--- START Given information ---

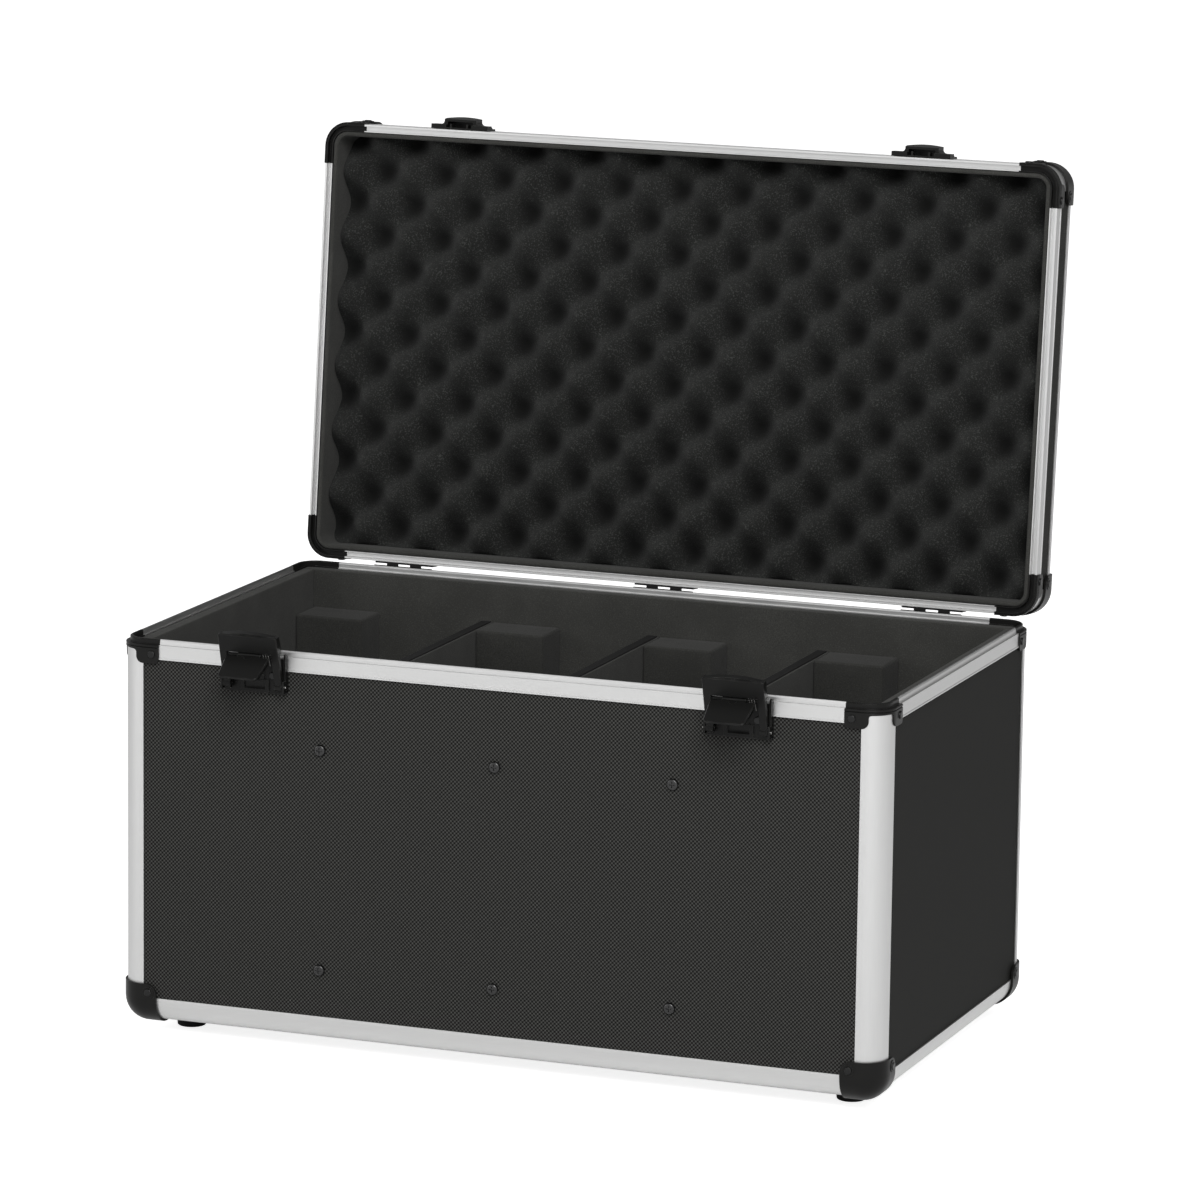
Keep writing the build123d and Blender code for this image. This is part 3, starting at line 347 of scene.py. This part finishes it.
def rounded_loop(half_w, half_d, radius, step, arc_steps=14):
    """Points round a rectangle with round corners, and the outward direction at each of them."""
    x, y, quarter = half_w - radius, half_d - radius, 0.5 * math.pi
    centres = [(x, y), (-x, y), (-x, -y), (x, -y)]
    places, ways = [], []
    for k, (cx, cy) in enumerate(centres):
        angle = k * quarter + np.linspace(0, quarter, arc_steps + 1)
        way = np.stack([np.cos(angle), np.sin(angle)], axis=-1)
        place = np.array([cx, cy]) + radius * way
        after = np.array(centres[(k + 1) % 4]) + radius * way[-1]
        count = max(2, int(round(np.linalg.norm(after - place[-1]) / step)))
        share = np.linspace(0, 1, count + 1)[1:-1, None]
        run = place[-1] * (1 - share) + after * share
        places += [place, run]
        ways += [way, np.repeat(way[-1:], len(run), axis=0)]
    return np.concatenate(places), np.concatenate(ways)


def egg_crate_surface(foam):
    """The lid's bumpy foam on the shut lid.

    Its depth behind the seam is middle - swing cos(2 pi x / a) cos(2 pi y / b), with x and y
    counted from a peak. That puts peaks at the corners and the centre of every a by b cell. The
    edge is a rectangle with round corners: each line of the grid across it ends where that
    outline does.
    """
    inset = LINER_OUT + foam.strip_thickness + LID_FOAM_GAP
    half_w, half_d = HALF_W - inset, HALF_D - inset
    radius = foam.corner_radius - foam.strip_thickness - LID_FOAM_GAP
    bend = np.sin(np.linspace(0, 0.5 * math.pi, 13)[1:]) * radius
    straight = half_w - radius
    across = np.linspace(-straight, straight, int(round(2 * straight / foam.grid_step)) + 1)
    x = np.concatenate([-(straight + bend)[::-1], across, straight + bend])
    over = np.clip(np.abs(x) - straight, 0, radius)
    reach = half_d - radius + np.sqrt(radius ** 2 - over ** 2)
    share = np.linspace(-1, 1, int(round(2 * half_d / foam.grid_step)) + 1)
    grid = np.empty((len(x), len(share), 3))
    grid[..., 0] = x[:, None]
    grid[..., 1] = reach[:, None] * share[None, :]
    back = grid.copy()
    depth_in = np.minimum(HALF_W - np.abs(grid[..., 0]), HALF_D - np.abs(grid[..., 1]))
    back[..., 2] = SEAM_Z + foam.slab_back - foam.rebate * (depth_in < foam.rebate_reach)
    wave = np.cos(2 * math.pi * (grid[..., 0] - foam.bump_start[0]) / foam.bump_pitch_x)
    wave *= np.cos(2 * math.pi * (grid[..., 1] - foam.bump_start[1]) / foam.bump_pitch_y)
    middle = 0.5 * (foam.valley_drop + foam.peak_drop)
    swing = 0.5 * (foam.valley_drop - foam.peak_drop)
    grid[..., 2] = SEAM_Z + middle - swing * wave
    points, faces = closed_slab(grid, back)
    return swing_open(points), faces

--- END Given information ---

Given task
Give the material above again, word for word.

The result
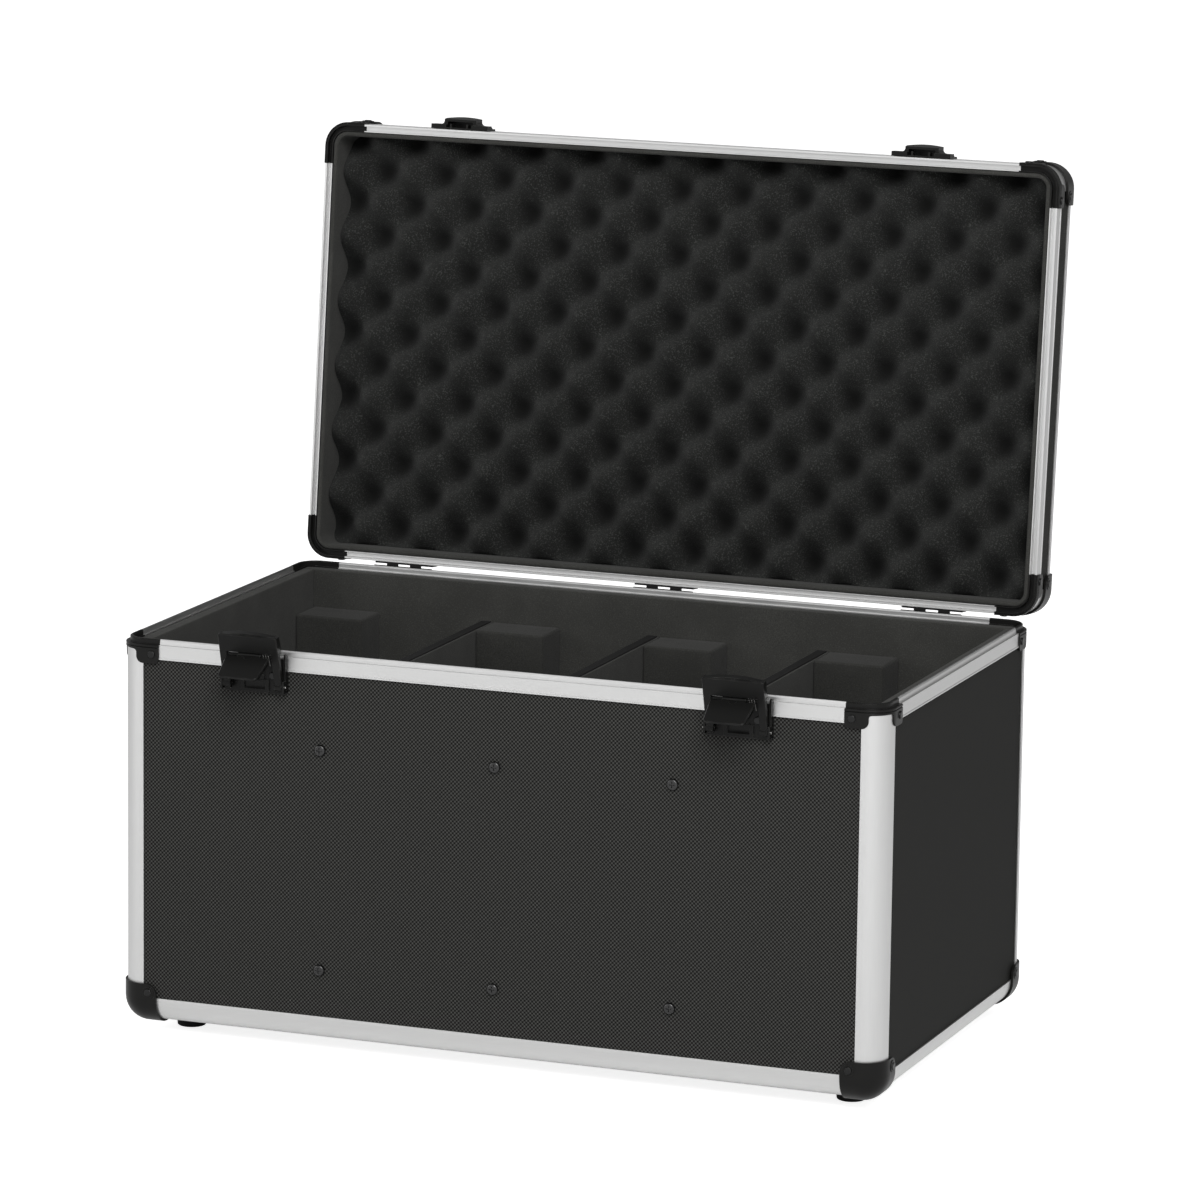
Keep writing the build123d and Blender code for this image. This is part 3, starting at line 347 of scene.py. This part finishes it.
def rounded_loop(half_w, half_d, radius, step, arc_steps=14):
    """Points round a rectangle with round corners, and the outward direction at each of them."""
    x, y, quarter = half_w - radius, half_d - radius, 0.5 * math.pi
    centres = [(x, y), (-x, y), (-x, -y), (x, -y)]
    places, ways = [], []
    for k, (cx, cy) in enumerate(centres):
        angle = k * quarter + np.linspace(0, quarter, arc_steps + 1)
        way = np.stack([np.cos(angle), np.sin(angle)], axis=-1)
        place = np.array([cx, cy]) + radius * way
        after = np.array(centres[(k + 1) % 4]) + radius * way[-1]
        count = max(2, int(round(np.linalg.norm(after - place[-1]) / step)))
        share = np.linspace(0, 1, count + 1)[1:-1, None]
        run = place[-1] * (1 - share) + after * share
        places += [place, run]
        ways += [way, np.repeat(way[-1:], len(run), axis=0)]
    return np.concatenate(places), np.concatenate(ways)


def egg_crate_surface(foam):
    """The lid's bumpy foam on the shut lid.

    Its depth behind the seam is middle - swing cos(2 pi x / a) cos(2 pi y / b), with x and y
    counted from a peak. That puts peaks at the corners and the centre of every a by b cell. The
    edge is a rectangle with round corners: each line of the grid across it ends where that
    outline does.
    """
    inset = LINER_OUT + foam.strip_thickness + LID_FOAM_GAP
    half_w, half_d = HALF_W - inset, HALF_D - inset
    radius = foam.corner_radius - foam.strip_thickness - LID_FOAM_GAP
    bend = np.sin(np.linspace(0, 0.5 * math.pi, 13)[1:]) * radius
    straight = half_w - radius
    across = np.linspace(-straight, straight, int(round(2 * straight / foam.grid_step)) + 1)
    x = np.concatenate([-(straight + bend)[::-1], across, straight + bend])
    over = np.clip(np.abs(x) - straight, 0, radius)
    reach = half_d - radius + np.sqrt(radius ** 2 - over ** 2)
    share = np.linspace(-1, 1, int(round(2 * half_d / foam.grid_step)) + 1)
    grid = np.empty((len(x), len(share), 3))
    grid[..., 0] = x[:, None]
    grid[..., 1] = reach[:, None] * share[None, :]
    back = grid.copy()
    depth_in = np.minimum(HALF_W - np.abs(grid[..., 0]), HALF_D - np.abs(grid[..., 1]))
    back[..., 2] = SEAM_Z + foam.slab_back - foam.rebate * (depth_in < foam.rebate_reach)
    wave = np.cos(2 * math.pi * (grid[..., 0] - foam.bump_start[0]) / foam.bump_pitch_x)
    wave *= np.cos(2 * math.pi * (grid[..., 1] - foam.bump_start[1]) / foam.bump_pitch_y)
    middle = 0.5 * (foam.valley_drop + foam.peak_drop)
    swing = 0.5 * (foam.valley_drop - foam.peak_drop)
    grid[..., 2] = SEAM_Z + middle - swing * wave
    points, faces = closed_slab(grid, back)
    return swing_open(points), faces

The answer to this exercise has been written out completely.